Attardons-nous un peu sur la thèse de la cour d'appel : l'avocat pouvait prendre sa clé et aller chez le copain avocat !

Mais c'est tout de même n'importe quoi !!!

L'avocat va débarquer chez son confrère, installer sa clé -  car la clé, il ne suffit pas de la mettre dans le bitogno, il faut tout de même une petite démarche de la part du prestataire informatique - sur un ordinateur, et utiliser cet ordinateur et avoir potentiellement accès aux données confidentielles qui y sont hébergées.

Manifestement, les juges d'appel ne savent pas trop comment ça fonctionne ces clés (archaïques) !

Et puis, un avocat ne peut aller se promener sur les ordinateurs du confrère, même si c'est un pote.

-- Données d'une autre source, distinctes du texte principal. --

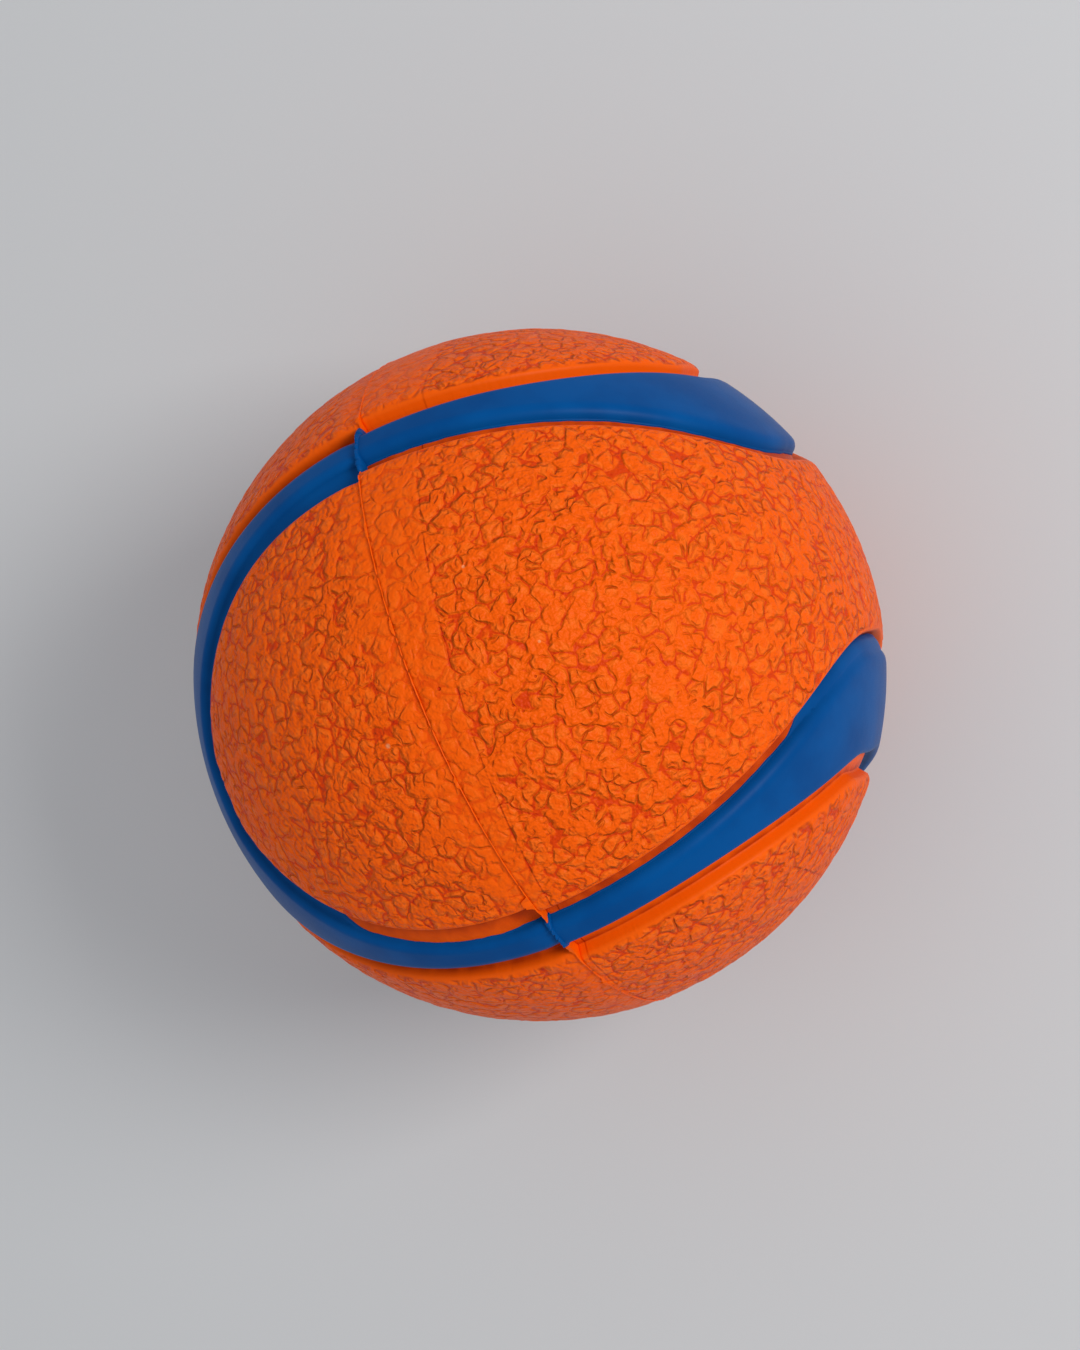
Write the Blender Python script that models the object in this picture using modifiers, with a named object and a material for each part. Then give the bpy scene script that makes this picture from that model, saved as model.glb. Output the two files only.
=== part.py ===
"""Hollow two-colour rubber fetch ball.

Two identical half shells meet on a flat bond face. Each half carries two tapered bands of a
second rubber, laid in channels that follow the curve of a tennis ball's seam. The second half
is the first one turned half a turn, so its bands meet those of the first half end to end.

Metres, +Z up, origin at the ball's centre. X is normal to the bond face, and Z runs through
the middle of a lobe, the wide round end of an orange panel. Latitude is counted from the
plane of the bond face towards +X, and longitude is counted about X, from Z towards Y.
"""

import math

import bmesh
import bpy
from mathutils import Matrix, Vector

MM = 0.001

# Ball
BALL_RADIUS = 32.0 * MM
WALL = 5.5 * MM
BOND_GAP = 0.3 * MM          # between the two halves, and between the ends of their bands
FLASH_HEIGHT = 0.3 * MM      # thin ridge of rubber that the mould leaves on the parting line
FLASH_WIDTH = 0.4 * MM       # on each half

# Path of a band: it crosses the parting line at a lobe's corner and arches over beside the pole
LOBE_SPACING = math.radians(90)      # two lobes of one half are opposite, the other half's lie between
ARCH_LATITUDE = math.radians(63.4)   # highest point of the band's middle
PATH_SQUARENESS = 2.83               # exponent of the superellipse that the path follows

# Section of a band
BAND_WIDTH_AT_PARTING = 3.4 * MM
BAND_WIDTH_AT_ARCH = 9.8 * MM
BAND_WIDENING = 3.7          # how late the band starts to widen, as a power
BAND_THICKNESS = 3.5 * MM
BAND_SHOULDER = 0.8 * MM     # rounding of its two upper edges
BAND_DRAFT = 0.15 * MM       # how far each side wall leans out towards its foot

# Section of the channel
SEAT_CLEARANCE = 0.3 * MM    # all round the sunk part of a band
GUTTER_NECK = 1.2 * MM       # from the band's edge to the foot of the panel's wall, on the pole's side
GUTTER_LOBE = 2.0 * MM       # the same on the lobe's side
GUTTER_DEPTH_AT_BAND = 1.1 * MM
GUTTER_DEPTH_AT_WALL = 1.4 * MM
WALL_RUN = 0.25 * MM         # sideways run of the steep panel wall
LIP_DEPTH = 0.35 * MM        # height of the rounded lip over that wall
LIP_RUN = 0.8 * MM

# Faces
TURN_STEPS = 60
OUTER_RINGS = 15
INNER_RINGS = 6
BAND_STATIONS = 40
OVERRUN = math.radians(5)    # how far band and cutter are drawn past the parting plane
CUTTER_RISE = 1.5 * MM       # how far the cutter stands over the ball

ORANGE = (0.80, 0.115, 0.007)
BLUE = (0.004, 0.080, 0.275)


def new_collection(name):
    collection = bpy.data.collections.new(name)
    bpy.context.scene.collection.children.link(collection)
    return collection


def new_object(name, mesh, collection, parent=None):
    piece = bpy.data.objects.new(name, mesh)
    collection.objects.link(piece)
    piece.parent = parent
    return piece


def rubber(name, colour, roughness):
    material = bpy.data.materials.new(name)
    material.use_nodes = True
    shader = material.node_tree.nodes["Principled BSDF"]
    shader.inputs["Base Color"].default_value = (*colour, 1.0)
    shader.inputs["Roughness"].default_value = roughness
    shader.inputs["Metallic"].default_value = 0.0
    return material


def on_unit_sphere(longitude, latitude):
    ring = math.cos(latitude)
    return Vector((math.sin(latitude), ring * math.sin(longitude), ring * math.cos(longitude)))


def path_points(fine=400):
    """Middle of the band from one crossing of the parting line to the other, closely spaced."""
    half_span = LOBE_SPACING / 2
    power = 2 / PATH_SQUARENESS
    rising = []
    for i in range(fine + 1):
        t = math.pi / 2 * i / fine
        longitude = LOBE_SPACING - half_span * math.cos(t) ** power
        rising.append((longitude, ARCH_LATITUDE * math.sin(t) ** power))
    run_in = (LOBE_SPACING - half_span, -OVERRUN)
    falling = [(2 * LOBE_SPACING - longitude, latitude) for longitude, latitude in rising[-2::-1]]
    run_out = (LOBE_SPACING + half_span, -OVERRUN)
    return [on_unit_sphere(*place) for place in [run_in, *rising, *falling, run_out]]


def stations():
    """Evenly spaced frames along the path: outward direction, direction towards the pole's side,
    and how far the band has widened there, from 0 at the parting line to 1 at the arch."""
    fine = path_points()
    lengths = [0.0]
    for a, b in zip(fine, fine[1:]):
        lengths.append(lengths[-1] + a.angle(b))
    total = lengths[-1]
    frames = []
    seek = 0
    for i in range(BAND_STATIONS + 1):
        wanted = total * i / BAND_STATIONS
        while seek < len(fine) - 2 and lengths[seek + 1] < wanted:
            seek += 1
        share = (wanted - lengths[seek]) / (lengths[seek + 1] - lengths[seek])
        outward = fine[seek].lerp(fine[seek + 1], share).normalized()
        forward = (fine[seek + 1] - fine[seek]).normalized()
        neckward = forward.cross(outward).normalized()
        run = min(max((wanted - OVERRUN) / (total - 2 * OVERRUN), 0.0), 1.0)
        frames.append((outward, neckward, math.sin(math.pi * run) ** BAND_WIDENING))
    return frames


def half_width(widened):
    narrow = BAND_WIDTH_AT_PARTING / 2
    return narrow + (BAND_WIDTH_AT_ARCH / 2 - narrow) * widened


def band_section(widened):
    """Points (sideways, depth) round the band, sideways counted towards the pole's side."""
    edge = half_width(widened)
    foot = edge + BAND_DRAFT
    flat = edge - BAND_SHOULDER
    knee = edge - BAND_SHOULDER * (1 - math.sqrt(0.5))
    knee_depth = BAND_SHOULDER * (1 - math.sqrt(0.5))
    rising = [(-foot, BAND_THICKNESS), (-edge, BAND_SHOULDER), (-knee, knee_depth), (-flat, 0.0)]
    crown = [(flat * share, 0.0) for share in (-0.5, 0.0, 0.5)]
    return rising + crown + [(-side, depth) for side, depth in reversed(rising)]


def channel_side(edge, gutter):
    """One side of the channel from above the ball down to the bottom of the band's seat."""
    foot = edge + gutter
    lip = foot + WALL_RUN
    flush = lip + LIP_RUN
    seat = edge + BAND_DRAFT + SEAT_CLEARANCE
    return [
        (flush + LIP_RUN / 2, -CUTTER_RISE),
        (flush, 0.0),
        (lip + LIP_RUN * 0.45, LIP_DEPTH * 0.25),
        (lip, LIP_DEPTH),
        (foot, GUTTER_DEPTH_AT_WALL),
        (seat, GUTTER_DEPTH_AT_BAND),
        (seat, BAND_THICKNESS + SEAT_CLEARANCE),
    ]


def channel_section(widened):
    edge = half_width(widened)
    lobe_side = [(-side, depth) for side, depth in channel_side(edge, GUTTER_LOBE)]
    return lobe_side + channel_side(edge, GUTTER_NECK)[::-1]


def loft(name, section):
    """Closed solid through one section at every station of the path, bent round the ball."""
    bm = bmesh.new()
    rings = []
    for outward, neckward, widened in stations():
        ring = []
        for side, depth in section(widened):
            turn = side / BALL_RADIUS
            direction = outward * math.cos(turn) + neckward * math.sin(turn)
            ring.append(bm.verts.new(direction * (BALL_RADIUS - depth)))
        rings.append(ring)
    loops = [[bm.edges.new((a, b)) for a, b in zip(ring, ring[1:] + ring[:1])] for ring in rings]
    for before, after in zip(loops, loops[1:]):
        bmesh.ops.bridge_loops(bm, edges=before + after)
    for loop in (loops[0], loops[-1]):
        bmesh.ops.edgeloop_fill(bm, edges=loop)
    # The four corners of a bent face don't lie in one plane, which would spoil the cut
    bmesh.ops.triangulate(bm, faces=bm.faces[:])
    bmesh.ops.recalc_face_normals(bm, faces=bm.faces)
    mesh = bpy.data.meshes.new(name)
    bm.to_mesh(mesh)
    bm.free()
    return mesh


def band_mesh():
    """A band, cut off flat at both ends just short of the parting plane."""
    mesh = loft("band", band_section)
    bm = bmesh.new()
    bm.from_mesh(mesh)
    bmesh.ops.bisect_plane(bm, geom=bm.verts[:] + bm.edges[:] + bm.faces[:],
                           plane_co=(BOND_GAP / 2, 0, 0), plane_no=(1, 0, 0), clear_inner=True)
    ends = [edge for edge in bm.edges if edge.is_boundary]
    bmesh.ops.edgeloop_fill(bm, edges=ends)
    bmesh.ops.recalc_face_normals(bm, faces=bm.faces)
    bm.to_mesh(mesh)
    bm.free()
    mesh.shade_smooth()
    mesh.set_sharp_from_angle(angle=math.radians(40))
    return mesh


def arc(radius, low, rings):
    """Profile of a sphere from the pole down to the height low, at even angles."""
    end = math.acos(low / radius)
    return [(radius * math.sin(end * i / rings), radius * math.cos(end * i / rings))
            for i in range(rings + 1)]


def shell_profile():
    """Half section (distance from the axis, height over the parting plane) of a half shell,
    down the outside, over the flash, across the bond face and up the inside."""
    face = BOND_GAP / 2
    flash = face + FLASH_WIDTH
    inner_radius = BALL_RADIUS - WALL
    outside = arc(BALL_RADIUS, flash, OUTER_RINGS)
    ridge = [(BALL_RADIUS + FLASH_HEIGHT, face + FLASH_WIDTH / 4), (BALL_RADIUS + FLASH_HEIGHT, face)]
    inside = arc(inner_radius, face, INNER_RINGS)[::-1]
    return outside + ridge + inside


def shell_mesh():
    """The profile as a line of edges, which the Screw modifier turns about local Z."""
    bm = bmesh.new()
    line = [bm.verts.new((across, 0, height)) for across, height in shell_profile()]
    for a, b in zip(line, line[1:]):
        bm.edges.new((a, b))
    mesh = bpy.data.meshes.new("half_shell")
    bm.to_mesh(mesh)
    bm.free()
    return mesh


def add_shell(name, mesh, collection, parent, cutters):
    shell = new_object(name, mesh, collection, parent)
    # Half a step round the pole keeps the shell's edges off the bands' plane of symmetry
    half_step = Matrix.Rotation(math.pi / TURN_STEPS, 4, "X")
    shell.matrix_local = half_step @ Matrix.Rotation(math.pi / 2, 4, "Y")
    turn = shell.modifiers.new("turn", "SCREW")
    turn.axis = "Z"
    turn.steps = TURN_STEPS
    turn.render_steps = TURN_STEPS
    turn.use_merge_vertices = True
    turn.merge_threshold = 0.00001
    turn.use_smooth_shade = True
    for cutter in cutters:
        cut = shell.modifiers.new("channel", "BOOLEAN")
        cut.operation = "DIFFERENCE"
        cut.object = cutter
    return shell


def add_cutter(name, mesh, collection, parent, placing):
    cutter = new_object(name, mesh, collection, parent)
    cutter.matrix_local = placing
    cutter.display_type = "WIRE"
    cutter.hide_render = True
    return cutter


def build():
    for leftover in list(bpy.data.objects):
        bpy.data.objects.remove(leftover, do_unlink=True)
    ball = new_collection("rubber_ball")
    tools = new_collection("cutters")
    orange = rubber("orange_rubber", ORANGE, 0.5)
    blue = rubber("blue_rubber", BLUE, 0.42)

    profile = shell_mesh()
    profile.materials.append(orange)
    band = band_mesh()
    band.materials.append(blue)
    channel = loft("channel", channel_section)

    # The second half is the first turned half round the line midway between Y and Z
    half_turn = Matrix.Rotation(math.pi, 4, Vector((0, 1, 1)))
    # The second band of a half is the first turned half round the pole
    band_turn = Matrix.Rotation(math.pi, 4, "X")
    for letter, place in (("a", Matrix.Identity(4)), ("b", half_turn)):
        frame = new_object(f"half_{letter}_frame", None, ball)
        frame.matrix_local = place
        cutters = []
        for number, placing in ((1, Matrix.Identity(4)), (2, band_turn)):
            cutters.append(add_cutter(f"channel_{letter}{number}", channel, tools, frame, placing))
            strip = new_object(f"band_{letter}{number}", band, ball, frame)
            strip.matrix_local = placing
        add_shell(f"half_shell_{letter}", profile, ball, frame, cutters)


build()
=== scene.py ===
# %% [markdown]
# # A two-colour rubber fetch ball
#
# The ball is hollow and moulded in two halves. Each half is an orange shell with two channels,
# and a blue band lies in each channel. Together the four bands draw the curve of a tennis
# ball's seam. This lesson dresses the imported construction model: the six pieces stay where
# they are, each gets the surface that the mould gives the real one, and the thin flash that is
# squeezed out on the parting line is added.

# %% Load the frame
import math
from collections import namedtuple

import bmesh
import bpy
from mathutils import Matrix, Vector
from mathutils import noise as ready_noise
from mathutils.kdtree import KDTree


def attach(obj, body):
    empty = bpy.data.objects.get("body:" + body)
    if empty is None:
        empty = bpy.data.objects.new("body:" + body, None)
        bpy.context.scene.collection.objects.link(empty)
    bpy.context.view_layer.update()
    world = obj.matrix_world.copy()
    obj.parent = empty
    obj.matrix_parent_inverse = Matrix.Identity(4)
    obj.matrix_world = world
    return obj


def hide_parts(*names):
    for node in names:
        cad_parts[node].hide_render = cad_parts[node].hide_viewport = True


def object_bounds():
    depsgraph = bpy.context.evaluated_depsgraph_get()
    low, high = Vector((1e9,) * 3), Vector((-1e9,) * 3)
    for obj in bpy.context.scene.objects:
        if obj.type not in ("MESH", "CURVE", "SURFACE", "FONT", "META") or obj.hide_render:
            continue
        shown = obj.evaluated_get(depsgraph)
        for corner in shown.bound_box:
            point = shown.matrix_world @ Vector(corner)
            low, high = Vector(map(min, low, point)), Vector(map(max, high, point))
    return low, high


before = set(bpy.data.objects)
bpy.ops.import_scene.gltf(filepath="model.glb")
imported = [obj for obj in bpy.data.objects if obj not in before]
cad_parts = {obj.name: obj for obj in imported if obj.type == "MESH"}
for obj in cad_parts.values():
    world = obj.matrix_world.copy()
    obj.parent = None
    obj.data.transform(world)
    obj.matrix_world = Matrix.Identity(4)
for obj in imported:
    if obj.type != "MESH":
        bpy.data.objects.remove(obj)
cad_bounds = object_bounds()
MM = 0.001
ball_radius = (cad_bounds[1][0] - cad_bounds[0][0]) / 2
print("ball radius", round(ball_radius / MM, 2), "mm")

# %% [markdown]
# ## Camera and studio
#
# The photograph looks down on the ball from less than eight radii away, so the perspective
# counts: the far side of the ball is out of sight well before its rim. The camera is given as
# three directions in the ball's own axes, which is easier to check than three angles.

# %% Aim the camera
VIEW_DISTANCE = 7.8 * ball_radius
VIEW_LENS = 71.5
to_camera = Vector((0.3086, -0.0714, 0.9485)).normalized()
image_up = Vector((0.3824, 0.9224, -0.0549)).normalized()
image_right = image_up.cross(to_camera).normalized()

lens = bpy.data.cameras.new("camera")
lens.lens = VIEW_LENS
lens.clip_start = 0.01
lens.clip_end = 20
camera = bpy.data.objects.new("camera", lens)
bpy.context.scene.collection.objects.link(camera)
upright = to_camera.cross(image_right).normalized()
turn = Matrix((image_right, upright, to_camera)).transposed().to_4x4()
camera.matrix_world = Matrix.Translation(to_camera * VIEW_DISTANCE) @ turn
bpy.context.scene.camera = camera

# %% [markdown]
# The studio is a pale floor, one large soft lamp and a pale sky. The lamp stands to the right
# of the picture and a little above it, where the photograph's light comes from. The sky gives
# about as much light as the lamp, so the ball's left side falls off gently, yet every groove
# still gets a dark side and a bright side.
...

La confidentialité, ça parle à quelqu'un ?

Allez, au passage, soulignons que ces clés USB, habituellement utilisées en stockage, sont à durée limitée pour l'avocat, lequel doit les renouveler régulièrement, et à cette occasion passer au tiroir-caisse... Pour quelle raison ? Je veux dire : pour quelles raisons techniques ? Car les raisons financières, je les comprends, puisqu'il faut payer à chaque pour un truc qui techniquement n'est pas usé.

Et pourquoi une clé USB ? Si tous les organsimes utilisaient un tel système archaïque, il nous faudrait des hub pour y mettre toutes les clés contenant un certificat d'authenticité.

Sérieux, je ne suis pas du tout convaincu que cette clé USB s'impose. Il existe d'autres moyens tout aussi sécurisé.

Allez, je ferme la parenthèse.

Saluons cet arrêt de cassation, de bon sens, qui évite à l'avocat débranché sans que cela soit de son fait de devoir faire une déclaration de sinistre.

Mais tout de même, trois jours pour trouver la panne, quand même !!!

Et un truc : tous les téléphones maintenant font de la connexion partagée, non ?

Personnellement, et nous l'avons déjà prévu au cabinet, au cas où, si notre connexion internet tombe en rade, de pouvoir passer, ne serait-ce que pour les déclarations d'appel et les actes dernier jour, par la connexion partagée d'un téléphone.

Finalement, ce qui est irrésistilbe pour l'un, ne le sera pas nécessairement pour l'autre.

Et cela démontre toute la difficulté qu'il y a à apprécier ce qu'est une cause étrangère, car elle dépend de bien des choses.